Yaklaşık yarım yüzyıldır, Batı’nın Afganistan’ı ele geçirmek için nasıl çeşitli stratejiler kullandığına tanık olduk. Son yirmi yılda da, sahte ve temelsiz iddialarla Afgan halkına karşı yoğun bir savaş yürüttüler. Ancak Afganlar Allâh’ın dinine sıkı sıkıya bağlanıp sınırlı kaynaklara sahip olmalarına rağmen sarsılmaz bir kararlılıkla cihad ettiklerinde, Allâh onlara zafer bahşetti ve bunun sonucunda Amerikalılar ülkeden aşağılayıcı bir şekilde kovuldu.
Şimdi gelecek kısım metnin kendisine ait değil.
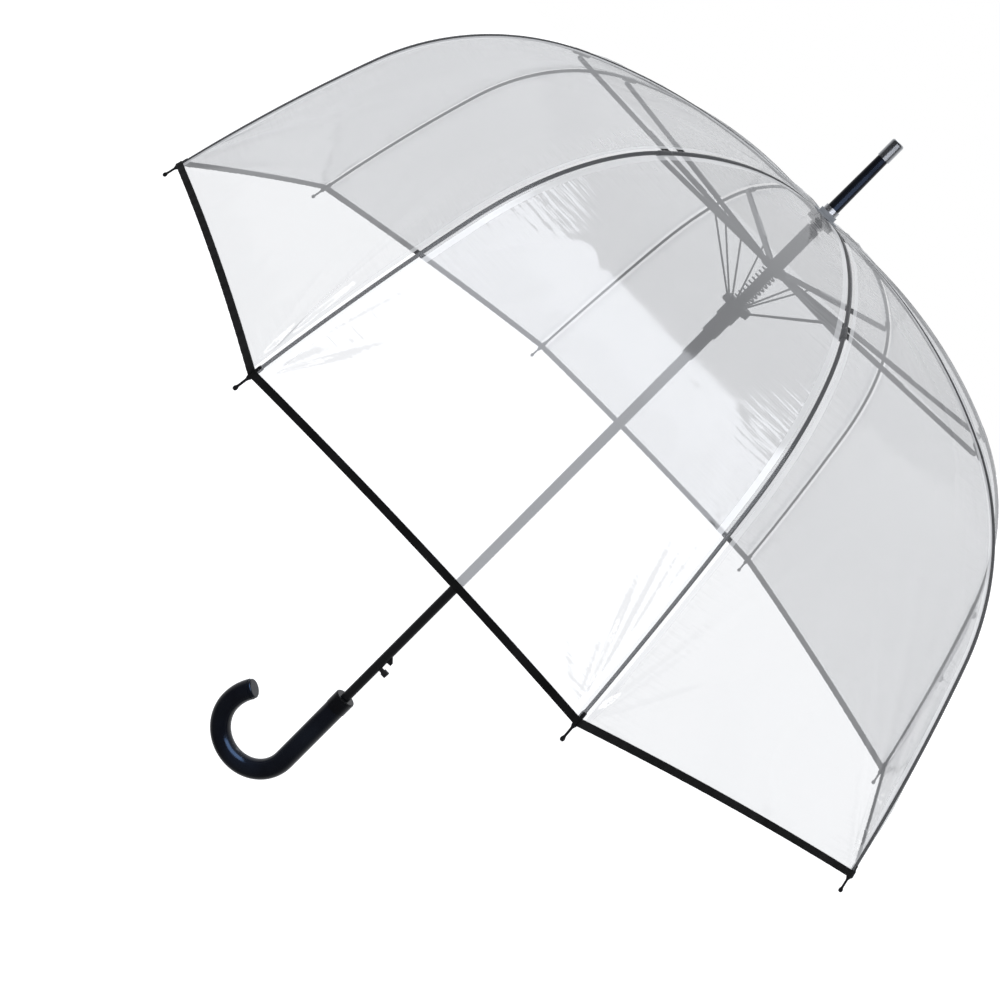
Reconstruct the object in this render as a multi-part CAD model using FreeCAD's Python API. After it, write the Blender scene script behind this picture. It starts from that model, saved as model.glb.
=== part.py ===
import FreeCAD, Part
from FreeCAD import Vector
from math import sin, cos, tan, radians, degrees, pi, sqrt
import os

# Bubble umbrella, open. Millimetres, +Z up along the shaft from the crook to the ferrule.
# The origin is the middle of the grip, on the shaft axis. The crook bends towards -X.

# ---- canopy ----
PANELS = 8
STEP = 360.0 / PANELS
HALF = STEP / 2
RIM_Z = 361.0
CROWN_R = 8.0
CROWN_RISE = 364.5
START_SLOPE = -5.5
# each stretch of the rib line bends round its own radius, from the crown down to the rim
STRETCHES = [(532.0, 28.6), (251.0, 43.5), (1730.0, 6.8)]
FILM = 0.15
SEAM_GAP = 0.2
HEM_WIDTH = 9.0
HEM_THICK = 1.0
HEM_PROUD = 0.35
SCALLOP = 8.0

# ---- ribs ----
RIB_DEPTH = 3.0
ROD_R = 1.4
PIVOT_AT = 2.0
CLIP_AT = 266.0
CLIP_DEPTH = 7.5
CLIP_LONG = 12.0
FLEX_PAST_FIRST = 50.0
EYE_R = 2.2
FLEX_EYE_R = 1.9
FLEX_PIN_R = 0.5
CHEEK_IN = 0.85
CHEEK_OUT = 1.6
EYE_HALF = 0.55
PIN_R = 0.7
FIT = 0.05
INNER_HALF = 1.6
TIP_PIN_LONG = 14.0
TIP_PIN_R = 1.0
TIP_BALL_R = 2.0

# ---- stretchers and links ----
HUB_Z = RIM_Z + 300.0
HUB_PIN_R = 9.5
RUNNER_Z = RIM_Z + 252.0
RUNNER_PIN_R = 13.0
TONGUE_HALF = 1.6
TONGUE_LONG = 12.0
TONGUE_HIGH = 1.5
RAIL_IN = 1.9
RAIL_OUT = 2.6
RAIL_HALF = 2.0
WEB_THICK = 0.7
LINK_AT = 75.0
WEB_FROM = 88.0
WEB_TO = 165.0
LINK_R = 0.9
SLOT = 3.9

# ---- shaft, hub, runner, notch ----
SHAFT_R = 5.0
SHAFT_WALL = 0.8
SLIDE_FIT = 0.05
SLEEVE_R = 7.0
NOTCH_R = 13.5
HUB_R = 13.5
RUNNER_R = 15.5
SPRING_WIRE = 1.2
SPRING_R = 6.4
SPRING_TURNS = 5

# ---- ferrule ----
WASHER_Z = RIM_Z + 365.6
FERRULE_Z = RIM_Z + 371.0
FERRULE_TOP = RIM_Z + 438.0
TIP_TOP = RIM_Z + 458.0
TIP_R = 6.5

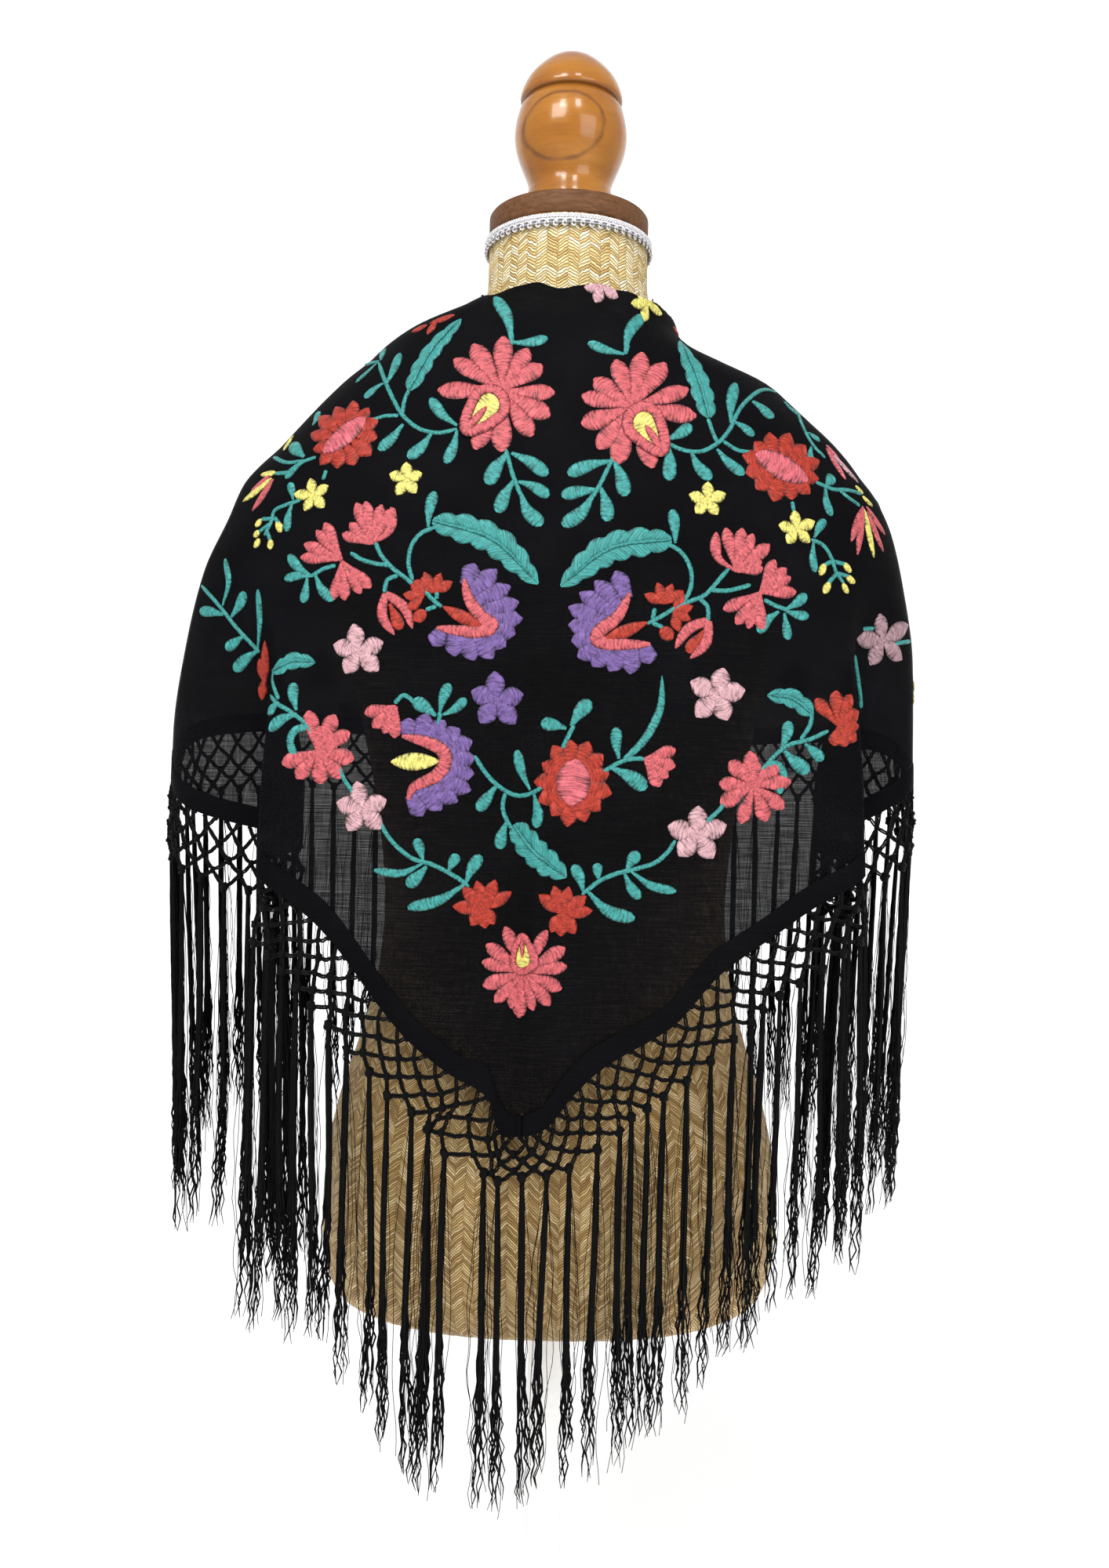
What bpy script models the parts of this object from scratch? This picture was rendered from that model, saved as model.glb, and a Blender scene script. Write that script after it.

Yenilgilerinin ve geri çekilmelerinin ardından, Amerikalılar Afganistan’daki nüfuzlarını dolaylı yollarla yeniden iddia kazanmaya çalışıyorlar. Stratejilerine uygun olarak, IŞİD projesi aracılığıyla Afganistan’ın güvenliğini bozmaya çalışıyorlar. Allâh korusun, eğer bu planları başarıya ulaşır ve Afganistan’ın güvenliği tehlikeye girerse, bu güvenliğe bağlı olan tüm refah da kaosa ve istikrarsızlığa dönüşebilir.